MATERIAL:
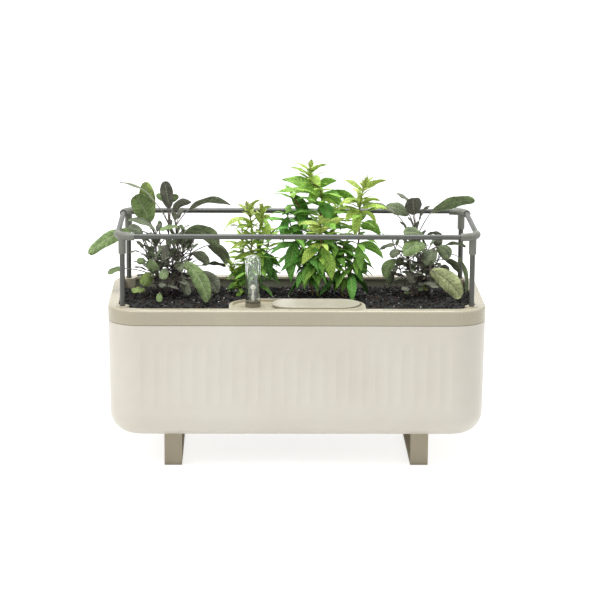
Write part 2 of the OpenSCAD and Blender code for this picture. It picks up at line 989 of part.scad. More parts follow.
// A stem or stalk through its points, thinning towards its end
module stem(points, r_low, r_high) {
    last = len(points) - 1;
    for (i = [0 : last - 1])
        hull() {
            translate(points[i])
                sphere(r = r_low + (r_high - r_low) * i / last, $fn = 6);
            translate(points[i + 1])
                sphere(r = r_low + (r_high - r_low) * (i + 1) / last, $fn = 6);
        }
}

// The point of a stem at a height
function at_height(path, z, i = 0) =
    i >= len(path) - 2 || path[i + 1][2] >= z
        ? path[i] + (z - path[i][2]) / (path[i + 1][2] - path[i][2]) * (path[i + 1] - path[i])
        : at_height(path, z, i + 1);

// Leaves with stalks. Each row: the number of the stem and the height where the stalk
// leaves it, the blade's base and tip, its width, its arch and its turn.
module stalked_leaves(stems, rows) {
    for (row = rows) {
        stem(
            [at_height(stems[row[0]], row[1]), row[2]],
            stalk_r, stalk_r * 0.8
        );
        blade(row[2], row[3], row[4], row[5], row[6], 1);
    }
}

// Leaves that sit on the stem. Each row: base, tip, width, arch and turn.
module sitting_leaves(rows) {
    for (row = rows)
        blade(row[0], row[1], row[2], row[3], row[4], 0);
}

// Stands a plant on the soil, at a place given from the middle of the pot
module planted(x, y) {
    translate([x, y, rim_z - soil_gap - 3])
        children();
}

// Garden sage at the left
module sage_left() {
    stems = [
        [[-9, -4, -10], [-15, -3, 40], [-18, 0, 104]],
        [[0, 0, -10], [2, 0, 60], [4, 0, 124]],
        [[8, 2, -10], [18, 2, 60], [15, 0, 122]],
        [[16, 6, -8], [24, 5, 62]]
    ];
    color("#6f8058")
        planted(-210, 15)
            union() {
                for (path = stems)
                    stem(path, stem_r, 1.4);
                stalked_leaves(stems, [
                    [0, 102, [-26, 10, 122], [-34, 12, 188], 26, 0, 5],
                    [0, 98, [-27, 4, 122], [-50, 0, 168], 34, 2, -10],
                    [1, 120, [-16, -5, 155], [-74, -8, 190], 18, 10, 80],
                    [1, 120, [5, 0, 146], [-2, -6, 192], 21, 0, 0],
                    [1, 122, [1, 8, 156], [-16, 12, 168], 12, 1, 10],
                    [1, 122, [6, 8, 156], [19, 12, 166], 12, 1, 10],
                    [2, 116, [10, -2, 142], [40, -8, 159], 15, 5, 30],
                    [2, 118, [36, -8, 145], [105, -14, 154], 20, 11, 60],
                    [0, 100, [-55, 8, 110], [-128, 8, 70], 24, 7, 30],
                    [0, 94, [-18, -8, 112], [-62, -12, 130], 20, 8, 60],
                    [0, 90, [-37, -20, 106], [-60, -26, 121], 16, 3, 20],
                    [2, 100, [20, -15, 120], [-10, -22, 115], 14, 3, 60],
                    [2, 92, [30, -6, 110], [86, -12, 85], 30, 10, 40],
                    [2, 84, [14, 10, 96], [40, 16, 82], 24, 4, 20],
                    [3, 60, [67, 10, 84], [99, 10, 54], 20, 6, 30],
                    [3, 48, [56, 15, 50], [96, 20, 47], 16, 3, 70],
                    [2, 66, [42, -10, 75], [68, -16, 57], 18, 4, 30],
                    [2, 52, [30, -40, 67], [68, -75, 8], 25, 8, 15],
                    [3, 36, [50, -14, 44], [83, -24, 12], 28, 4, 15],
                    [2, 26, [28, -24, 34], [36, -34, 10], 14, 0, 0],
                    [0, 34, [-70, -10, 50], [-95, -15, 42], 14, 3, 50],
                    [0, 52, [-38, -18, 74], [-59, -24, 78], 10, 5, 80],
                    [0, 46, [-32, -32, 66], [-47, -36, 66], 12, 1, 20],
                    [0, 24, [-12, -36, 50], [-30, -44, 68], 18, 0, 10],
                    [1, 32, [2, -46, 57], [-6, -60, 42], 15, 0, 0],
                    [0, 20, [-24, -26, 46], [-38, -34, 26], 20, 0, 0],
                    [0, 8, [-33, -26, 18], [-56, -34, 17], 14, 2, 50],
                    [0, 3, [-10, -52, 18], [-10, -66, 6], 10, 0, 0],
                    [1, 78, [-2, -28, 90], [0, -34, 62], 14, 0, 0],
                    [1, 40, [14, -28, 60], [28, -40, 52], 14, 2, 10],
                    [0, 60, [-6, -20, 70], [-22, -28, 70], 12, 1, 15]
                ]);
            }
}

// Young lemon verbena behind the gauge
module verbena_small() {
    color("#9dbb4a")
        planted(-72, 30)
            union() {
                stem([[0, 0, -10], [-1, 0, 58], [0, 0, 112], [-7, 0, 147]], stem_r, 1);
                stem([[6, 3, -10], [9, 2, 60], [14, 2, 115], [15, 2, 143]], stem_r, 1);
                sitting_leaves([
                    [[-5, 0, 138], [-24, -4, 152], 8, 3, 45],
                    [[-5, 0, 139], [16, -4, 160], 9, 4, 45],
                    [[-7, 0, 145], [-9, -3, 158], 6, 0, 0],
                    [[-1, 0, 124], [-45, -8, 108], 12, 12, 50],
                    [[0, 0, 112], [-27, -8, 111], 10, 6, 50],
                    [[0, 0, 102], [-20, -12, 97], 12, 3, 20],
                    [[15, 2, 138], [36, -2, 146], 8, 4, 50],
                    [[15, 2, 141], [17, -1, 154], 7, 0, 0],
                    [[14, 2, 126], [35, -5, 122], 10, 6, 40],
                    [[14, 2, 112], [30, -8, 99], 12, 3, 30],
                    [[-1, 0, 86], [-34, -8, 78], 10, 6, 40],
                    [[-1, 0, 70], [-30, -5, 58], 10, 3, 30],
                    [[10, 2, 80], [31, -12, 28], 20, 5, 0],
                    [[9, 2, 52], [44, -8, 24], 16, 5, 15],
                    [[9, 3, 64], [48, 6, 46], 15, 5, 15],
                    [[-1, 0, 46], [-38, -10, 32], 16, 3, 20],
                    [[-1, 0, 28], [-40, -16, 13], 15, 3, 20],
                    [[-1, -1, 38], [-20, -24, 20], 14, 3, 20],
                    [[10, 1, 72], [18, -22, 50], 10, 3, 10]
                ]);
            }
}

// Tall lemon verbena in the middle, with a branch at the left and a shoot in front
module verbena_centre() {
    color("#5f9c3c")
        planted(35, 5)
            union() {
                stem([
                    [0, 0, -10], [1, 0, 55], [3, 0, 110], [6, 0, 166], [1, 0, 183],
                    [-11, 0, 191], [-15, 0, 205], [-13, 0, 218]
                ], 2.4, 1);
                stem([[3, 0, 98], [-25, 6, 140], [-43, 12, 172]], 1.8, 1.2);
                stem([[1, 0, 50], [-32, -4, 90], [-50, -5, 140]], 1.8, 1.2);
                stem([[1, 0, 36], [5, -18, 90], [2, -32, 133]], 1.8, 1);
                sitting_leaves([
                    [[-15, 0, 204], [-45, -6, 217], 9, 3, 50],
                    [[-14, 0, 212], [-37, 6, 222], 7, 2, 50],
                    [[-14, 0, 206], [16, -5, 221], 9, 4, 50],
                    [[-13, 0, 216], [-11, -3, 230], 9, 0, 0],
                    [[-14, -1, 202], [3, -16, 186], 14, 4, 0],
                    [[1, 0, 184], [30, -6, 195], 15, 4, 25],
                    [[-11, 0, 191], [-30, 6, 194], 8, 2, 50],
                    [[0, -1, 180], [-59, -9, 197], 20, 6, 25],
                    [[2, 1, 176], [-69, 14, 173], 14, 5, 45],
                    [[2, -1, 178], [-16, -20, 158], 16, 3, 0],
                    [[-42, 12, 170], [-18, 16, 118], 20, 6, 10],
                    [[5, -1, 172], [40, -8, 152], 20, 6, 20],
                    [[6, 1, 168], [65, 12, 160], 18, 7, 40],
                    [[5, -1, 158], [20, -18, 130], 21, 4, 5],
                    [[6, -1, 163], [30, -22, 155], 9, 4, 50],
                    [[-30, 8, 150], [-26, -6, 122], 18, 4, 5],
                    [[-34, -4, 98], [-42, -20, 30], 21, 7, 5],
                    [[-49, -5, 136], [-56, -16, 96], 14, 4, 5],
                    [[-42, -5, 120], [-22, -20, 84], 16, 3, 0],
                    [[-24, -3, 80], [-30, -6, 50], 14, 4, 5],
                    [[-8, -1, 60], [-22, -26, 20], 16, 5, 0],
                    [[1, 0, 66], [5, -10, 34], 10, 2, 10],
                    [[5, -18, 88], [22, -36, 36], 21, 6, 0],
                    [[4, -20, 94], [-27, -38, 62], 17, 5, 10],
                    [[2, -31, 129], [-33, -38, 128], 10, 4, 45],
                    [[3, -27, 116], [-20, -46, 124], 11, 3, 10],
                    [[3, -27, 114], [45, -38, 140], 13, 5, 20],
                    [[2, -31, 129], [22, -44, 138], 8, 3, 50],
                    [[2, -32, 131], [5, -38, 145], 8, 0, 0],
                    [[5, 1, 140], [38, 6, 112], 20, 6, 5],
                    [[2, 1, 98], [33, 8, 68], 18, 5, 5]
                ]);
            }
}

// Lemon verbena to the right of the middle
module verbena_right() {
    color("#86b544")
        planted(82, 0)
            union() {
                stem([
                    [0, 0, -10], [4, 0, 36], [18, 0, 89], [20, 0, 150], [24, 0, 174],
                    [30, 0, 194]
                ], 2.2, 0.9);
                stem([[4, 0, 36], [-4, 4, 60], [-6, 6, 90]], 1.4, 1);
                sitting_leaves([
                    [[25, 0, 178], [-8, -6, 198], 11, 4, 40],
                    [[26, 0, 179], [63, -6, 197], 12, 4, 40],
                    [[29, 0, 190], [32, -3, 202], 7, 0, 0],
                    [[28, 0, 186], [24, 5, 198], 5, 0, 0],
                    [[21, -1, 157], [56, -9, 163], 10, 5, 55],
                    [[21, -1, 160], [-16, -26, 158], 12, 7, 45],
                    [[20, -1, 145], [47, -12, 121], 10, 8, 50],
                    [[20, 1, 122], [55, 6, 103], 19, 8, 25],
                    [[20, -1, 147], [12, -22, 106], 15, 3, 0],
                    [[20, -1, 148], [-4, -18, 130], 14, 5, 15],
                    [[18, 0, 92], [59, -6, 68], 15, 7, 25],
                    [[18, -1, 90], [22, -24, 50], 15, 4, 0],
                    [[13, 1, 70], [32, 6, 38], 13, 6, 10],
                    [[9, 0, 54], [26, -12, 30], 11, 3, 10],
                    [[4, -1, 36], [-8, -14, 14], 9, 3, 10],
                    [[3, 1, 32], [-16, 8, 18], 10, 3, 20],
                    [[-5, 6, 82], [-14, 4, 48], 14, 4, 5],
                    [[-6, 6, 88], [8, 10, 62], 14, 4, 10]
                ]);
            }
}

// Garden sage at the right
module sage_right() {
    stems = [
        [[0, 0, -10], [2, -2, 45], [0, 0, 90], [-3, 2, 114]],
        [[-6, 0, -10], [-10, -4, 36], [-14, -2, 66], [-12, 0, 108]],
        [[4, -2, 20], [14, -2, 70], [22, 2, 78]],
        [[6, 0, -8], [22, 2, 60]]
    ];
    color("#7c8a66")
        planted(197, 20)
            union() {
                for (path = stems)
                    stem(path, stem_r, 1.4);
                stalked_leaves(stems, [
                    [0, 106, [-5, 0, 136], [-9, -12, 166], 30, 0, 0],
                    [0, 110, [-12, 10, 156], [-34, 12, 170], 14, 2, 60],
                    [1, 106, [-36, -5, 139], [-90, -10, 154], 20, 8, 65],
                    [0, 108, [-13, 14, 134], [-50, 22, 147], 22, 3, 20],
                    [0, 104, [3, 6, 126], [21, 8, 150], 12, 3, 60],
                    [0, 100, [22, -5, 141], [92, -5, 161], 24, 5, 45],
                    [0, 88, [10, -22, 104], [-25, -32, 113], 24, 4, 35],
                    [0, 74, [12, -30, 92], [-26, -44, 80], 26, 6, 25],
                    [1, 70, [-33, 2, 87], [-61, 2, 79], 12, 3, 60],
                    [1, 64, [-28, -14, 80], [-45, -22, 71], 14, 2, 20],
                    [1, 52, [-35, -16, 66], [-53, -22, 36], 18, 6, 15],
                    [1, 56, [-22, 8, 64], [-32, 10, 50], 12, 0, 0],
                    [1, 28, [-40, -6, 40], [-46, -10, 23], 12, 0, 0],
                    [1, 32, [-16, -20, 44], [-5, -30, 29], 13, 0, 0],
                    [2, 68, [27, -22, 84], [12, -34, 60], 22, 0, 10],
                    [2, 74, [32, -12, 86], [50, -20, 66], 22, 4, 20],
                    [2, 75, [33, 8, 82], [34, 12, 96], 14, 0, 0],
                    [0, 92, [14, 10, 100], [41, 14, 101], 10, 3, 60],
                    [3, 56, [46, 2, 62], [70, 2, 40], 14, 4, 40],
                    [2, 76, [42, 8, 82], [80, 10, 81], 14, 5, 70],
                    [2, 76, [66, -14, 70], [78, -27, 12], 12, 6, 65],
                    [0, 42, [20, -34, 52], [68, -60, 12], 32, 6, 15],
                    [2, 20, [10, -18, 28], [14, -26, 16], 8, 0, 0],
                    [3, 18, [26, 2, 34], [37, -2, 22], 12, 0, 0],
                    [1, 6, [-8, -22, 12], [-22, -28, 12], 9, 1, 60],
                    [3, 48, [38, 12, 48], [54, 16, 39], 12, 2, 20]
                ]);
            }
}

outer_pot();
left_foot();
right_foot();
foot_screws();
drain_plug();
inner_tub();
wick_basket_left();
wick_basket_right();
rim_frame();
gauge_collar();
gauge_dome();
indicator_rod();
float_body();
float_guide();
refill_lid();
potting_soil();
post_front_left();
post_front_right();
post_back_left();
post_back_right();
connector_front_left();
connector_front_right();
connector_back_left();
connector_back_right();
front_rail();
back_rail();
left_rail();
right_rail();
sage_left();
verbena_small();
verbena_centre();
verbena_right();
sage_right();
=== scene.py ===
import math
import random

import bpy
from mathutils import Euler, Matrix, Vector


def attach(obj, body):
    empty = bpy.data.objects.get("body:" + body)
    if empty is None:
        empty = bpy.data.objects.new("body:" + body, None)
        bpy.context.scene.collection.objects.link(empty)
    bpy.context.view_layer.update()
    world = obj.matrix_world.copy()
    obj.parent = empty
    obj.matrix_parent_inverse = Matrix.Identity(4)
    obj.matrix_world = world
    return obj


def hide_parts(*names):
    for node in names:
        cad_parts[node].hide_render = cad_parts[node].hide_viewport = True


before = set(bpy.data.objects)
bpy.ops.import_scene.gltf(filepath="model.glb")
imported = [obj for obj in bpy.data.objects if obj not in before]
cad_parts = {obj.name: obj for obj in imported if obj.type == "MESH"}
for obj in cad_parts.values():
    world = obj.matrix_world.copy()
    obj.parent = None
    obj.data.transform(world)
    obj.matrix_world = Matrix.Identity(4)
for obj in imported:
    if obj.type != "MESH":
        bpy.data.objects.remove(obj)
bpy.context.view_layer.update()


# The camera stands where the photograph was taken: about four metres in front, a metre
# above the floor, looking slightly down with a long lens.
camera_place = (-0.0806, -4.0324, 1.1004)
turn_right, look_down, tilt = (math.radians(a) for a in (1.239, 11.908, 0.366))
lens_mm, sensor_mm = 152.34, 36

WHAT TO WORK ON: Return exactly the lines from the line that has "outer_pot();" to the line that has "cad_parts[node].hide_render = cad_parts[node].hide_viewport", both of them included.

ANSWER FOR THIS EXERCISE:
outer_pot();
left_foot();
right_foot();
foot_screws();
drain_plug();
inner_tub();
wick_basket_left();
wick_basket_right();
rim_frame();
gauge_collar();
gauge_dome();
indicator_rod();
float_body();
float_guide();
refill_lid();
potting_soil();
post_front_left();
post_front_right();
post_back_left();
post_back_right();
connector_front_left();
connector_front_right();
connector_back_left();
connector_back_right();
front_rail();
back_rail();
left_rail();
right_rail();
sage_left();
verbena_small();
verbena_centre();
verbena_right();
sage_right();
=== scene.py ===
import math
import random

import bpy
from mathutils import Euler, Matrix, Vector


def attach(obj, body):
    empty = bpy.data.objects.get("body:" + body)
    if empty is None:
        empty = bpy.data.objects.new("body:" + body, None)
        bpy.context.scene.collection.objects.link(empty)
    bpy.context.view_layer.update()
    world = obj.matrix_world.copy()
    obj.parent = empty
    obj.matrix_parent_inverse = Matrix.Identity(4)
    obj.matrix_world = world
    return obj


def hide_parts(*names):
    for node in names:
        cad_parts[node].hide_render = cad_parts[node].hide_viewport = True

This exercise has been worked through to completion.